I racconti della casa per anziani trasformata in un lager «Mi hanno rotto un braccio con una bottiglia di plastica»

Tutto è cominciato il 27 settembre dello scorso anno. Una donna anziana riesce a impossessarsi di un telefono e compone il numero fisso di una casa di cura. L’operatore che risponde resta senza parole davanti a un racconto dell’orrore. «Mi trattano peggio di un cane, mi legano e non mi fanno chiamare mio figlio». Poche frasi, interrotte dalle lacrime, ma che bastano ad aprire un’inchiesta della guardia di finanza sulla residenza I nonnini di Enza, al civico 129 di viale Lazio, a Palermo. Un lager per anziani, secondo gli inquirenti, con ospiti picchiati e insultati, come hanno immortalato microspie e telecamere di sicurezza. Agli arresti domiciliari è finita la titolare, Vincenza Alfano di 28 anni, e tre fratelli con la mansione di operatori: Maria Grazia, Carmelina e Mariano Ingrassia. Tutti accusati di maltrattamenti e lesioni personali, mentre la residenza è stata messa sotto sequestro e affidata a un amministratore giudiziario.

Le mortificazioni psicologiche sarebbero state una costante, come emerge dagli atti dell’inchiesta. «Vatti a chiudere in un canile», dice in un’occasione l’operatrice Maria Grazia Ingrassia a un’ospite. «I cani sono rispettati», replica quest’ultima. Pochi minuti dopo, l’obiettivo si sposta su un’anziana colpevole di lavare la dentiera nel lavandino della cucina: «La devi pulire nel gabinetto. Non rompere il cazzo e vattene». Spesso e volentieri dalle parole si passa ai fatti. È quasi l’alba del 3 dicembre dello scorso anno quando una donna viene ripetutamente colpita con schiaffi al volto e in testa da una delle indagate: «Ci stai rompendo la minchia. Devi stare zitta», dice. Tutte le scene si svolgono tra la sala cucina e l’area dedicata alla televisione ma il sospetto dei militari è che le violenza sarebbero avvenute anche in altre zone della residenza non monitorate dalle telecamere. L’indizio arriva sempre dalla voce di una degente: «Vorrei avere a che fare solo con una persona più umana. È da ieri sera che picchi».

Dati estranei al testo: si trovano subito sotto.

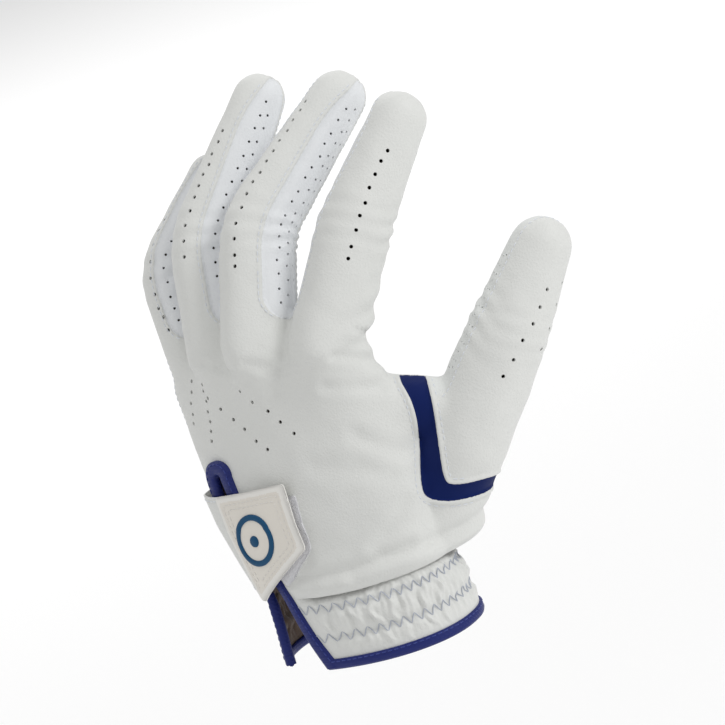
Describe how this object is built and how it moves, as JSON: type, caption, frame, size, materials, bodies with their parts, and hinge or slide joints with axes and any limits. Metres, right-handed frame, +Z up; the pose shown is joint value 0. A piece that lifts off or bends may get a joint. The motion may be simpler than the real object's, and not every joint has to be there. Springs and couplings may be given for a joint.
{
  "type": "golf glove",
  "caption": "Left-hand golf glove in a worn shape, with bending finger stalls, a slit wrist and a peel-open closure tab.",
  "frame": {"origin": "centre of the hand opening, at the hem's plane", "axes": "+Z up the cuff's axis to the fingertips, +X to the thumb side, +Y to the palm side; the back of the hand faces between -X and -Y"},
  "size_m": [0.1445, 0.1036, 0.1872],
  "materials": {
    "white_leather": "soft tanned sheepskin, fine grain, low sheen",
    "fork_leather": "the same leather with rows of pierced holes",
    "navy_microfibre": "brushed microfibre",
    "navy_binding": "folded binding tape",
    "elastic_tape": "woven elastic",
    "loop_tape": "brushed loop tape",
    "hook_tape": "moulded hook tape",
    "tab_lining": "knitted lining",
    "tab_skin": "moulded soft skin with a fine leather grain",
    "emblem_blue": "raised moulded blue ring"
  },
  "bodies": {
    "hand": {"back_panel": "white_leather", "palm_panel": "white_leather", "hem_binding": "navy_binding", "slit_binding": "navy_binding", "wrist_elastic": "elastic_tape", "thumb_gusset_band": "navy_microfibre", "loop_pad": "loop_tape", "index_knuckle_bend": "white_leather", "middle_knuckle_bend": "white_leather", "ring_knuckle_bend": "white_leather", "little_knuckle_bend": "white_leather", "thumb_knuckle_bend": "white_leather"},
    "closure_tab": {"tab_cover": "tab_skin", "tab_backing": "tab_lining", "hook_pad": "hook_tape", "tab_emblem": "emblem_blue"},
    "index_base": {"index_back_base": "white_leather", "index_palm_base": "white_leather", "index_fork_ulnar_base": "fork_leather", "index_middle_bend": "white_leather"},
    "index_tip": {"index_back_tip": "white_leather", "index_palm_tip": "white_leather", "index_fork_ulnar_tip": "fork_leather"},
    "middle_base": {"middle_back_base": "white_leather", "middle_palm_base": "white_leather", "middle_fork_ulnar_base": "fork_leather", "middle_fork_radial_base": "fork_leather", "middle_middle_bend": "white_leather"},
    "middle_tip": {"middle_back_tip": "white_leather", "middle_palm_tip": "white_leather", "middle_fork_ulnar_tip": "fork_leather", "middle_fork_radial_tip": "fork_leather"},
    "ring_base": {"ring_back_base": "white_leather", "ring_palm_base": "white_leather", "ring_fork_ulnar_base": "fork_leather", "ring_fork_radial_base": "fork_leather", "ring_middle_bend": "white_leather"},
    "ring_tip": {"ring_back_tip": "white_leather", "ring_palm_tip": "white_leather", "ring_fork_ulnar_tip": "fork_leather", "ring_fork_radial_tip": "fork_leather"},
    "little_base": {"little_back_base": "white_leather", "little_palm_base": "white_leather", "little_fork_radial_base": "fork_leather", "little_middle_bend": "white_leather"},
    "little_tip": {"little_back_tip": "white_leather", "little_palm_tip": "white_leather", "little_fork_radial_tip": "fork_leather"},
    "thumb_base": {"thumb_back_base": "white_leather", "thumb_palm_base": "white_leather", "thumb_middle_bend": "white_leather"},
    "thumb_tip": {"thumb_back_tip": "white_leather", "thumb_palm_tip": "white_leather"}
  },
  "joints": [
    {"name": "index_knuckle", "type": "hinge", "parent": "hand", "child": "index_base", "pos_m": [0.014, -0.006, 0.0995], "axis": [-0.6, 0.8, 0], "range_deg": [-15, 35], "deforming": ["index_knuckle_bend"]},
    {"name": "index_middle", "type": "hinge", "parent": "index_base", "child": "index_tip", "pos_m": [0.0375, 0, 0.1351], "axis": [-0.3054, 0.9468, 0.1018], "range_deg": [-10, 35], "deforming": ["index_middle_bend"]},
    {"name": "middle_knuckle", "type": "hinge", "parent": "hand", "child": "middle_base", "pos_m": [-0.006, 0.005, 0.1055], "axis": [-0.6, 0.8, 0], "range_deg": [-15, 35], "deforming": ["middle_knuckle_bend"]},
    {"name": "middle_middle", "type": "hinge", "parent": "middle_base", "child": "middle_tip", "pos_m": [0.0062, 0.017, 0.1413], "axis": [-0.195, 0.9481, -0.251], "range_deg": [-20, 25], "deforming": ["middle_middle_bend"]},
    {"name": "ring_knuckle", "type": "hinge", "parent": "hand", "child": "ring_base", "pos_m": [-0.0185, 0.02, 0.1035], "axis": [-0.6, 0.8, 0], "range_deg": [-15, 35], "deforming": ["ring_knuckle_bend"]},
    {"name": "ring_middle", "type": "hinge", "parent": "ring_base", "child": "ring_tip", "pos_m": [-0.0121, 0.034, 0.1403], "axis": [-0.1109, 0.9351, -0.3367], "range_deg": [-20, 20], "deforming": ["ring_middle_bend"]},
    {"name": "little_knuckle", "type": "hinge", "parent": "hand", "child": "little_base", "pos_m": [-0.027, 0.038, 0.1], "axis": [-0.6, 0.8, 0], "range_deg": [-15, 35], "deforming": ["little_knuckle_bend"]},
    {"name": "little_middle", "type": "hinge", "parent": "little_base", "child": "little_tip", "pos_m": [-0.027, 0.05, 0.1323], "axis": [-0.288, 0.8979, -0.333], "range_deg": [-20, 25], "deforming": ["little_middle_bend"]},
    {"name": "thumb_knuckle", "type": "hinge", "parent": "hand", "child": "thumb_base", "pos_m": [0.0465, -0.012, 0.0563], "axis": [0.5916, 0.6866, -0.4226], "range_deg": [-25, 20], "deforming": ["thumb_knuckle_bend"]},
    {"name": "thumb_middle", "type": "hinge", "parent": "thumb_base", "child": "thumb_tip", "pos_m": [0.074, -0.012, 0.0878], "axis": [0.5916, 0.6866, -0.4226], "range_deg": [-40, 15], "deforming": ["thumb_middle_bend"]},
    {"name": "tab_root", "type": "hinge", "parent": "hand", "child": "closure_tab", "pos_m": [-0.0379, 0.0297, 0.045], "axis": [0.1939, -0.2849, -0.9387], "range_deg": [0, 120]}
  ]
}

«Sembrerebbe consueta – scrive la giudice per le indagini preliminari Cristina Lo Bue – la somministrazione di sonniferi agli anziani, anche in pieno giorno». Almeno in due occasioni nelle carte dell’inchiesta si fa riferimento all’utilizzo della Quetiapina, farmaco utilizzato anche per trattare la schizofrenia. «Emblematica» viene definita una conversazione intercettata alla vigilia di Natale del 2020. Le due operatrici vengono intercettate mentre decidono di non sedare l’anziana perché imminente la visita del figlio: «Non gliel’ho data… la vede più sveglia. Appena se ne va, prendi e gliela dai». La struttura, in cui si poteva soggiornare con un costo di circa 800 euro al mese, nel 2017 è stata presentata da Enza Alfano con un video pubblicato su Youtube. «Si tratta di una struttura all’avanguardia e molto bella», dice un uomo intento a riprendere proprio la sala da pranzo. Il filmato prosegue con la titolare che fa da guida tra corridoi e stanze, in cui spesso si alternano statue della Madonna

Negli atti dell’inchiesta è finita anche la testimonianza diretta di chi dentro quell’inferno ci ha vissuto per mesi. «Mi chiamavano sempre puttana – racconta una vecchietta che, con estrema lucidità, ha ricostruito quanto avrebbe subìto – In una occasione, una badante mi ha colpito al braccio con una bottiglia di acqua di plastica procurandomi una frattura. Quando sono stata portata al Pronto soccorso dell’ospedale Cervello ho dovuto dichiarare che mi ero fatta male da sola, altrimenti mi avrebbero massacrato di botte». I telefoni, che stando alle testimonianza sarebbero stati messi sotto sequestro per evitare chiamate alla polizia, sarebbero stati gli unici strumenti per raggiungere la libertà. «Ricordo che una volta mi hanno rinchiuso in una stanza – continua l’anziana – Mi strattonavano, mi tiravano i capelli, mi picchiavano con calci nelle gambe, tutto per futili motivi». Per la giudice Lo Bue emerge un quadro fatto «di atti di ordinaria vessazione», oltre al fatto che, in alcuni casi, agli ospiti sarebbe stato «propinato cibo scaduto».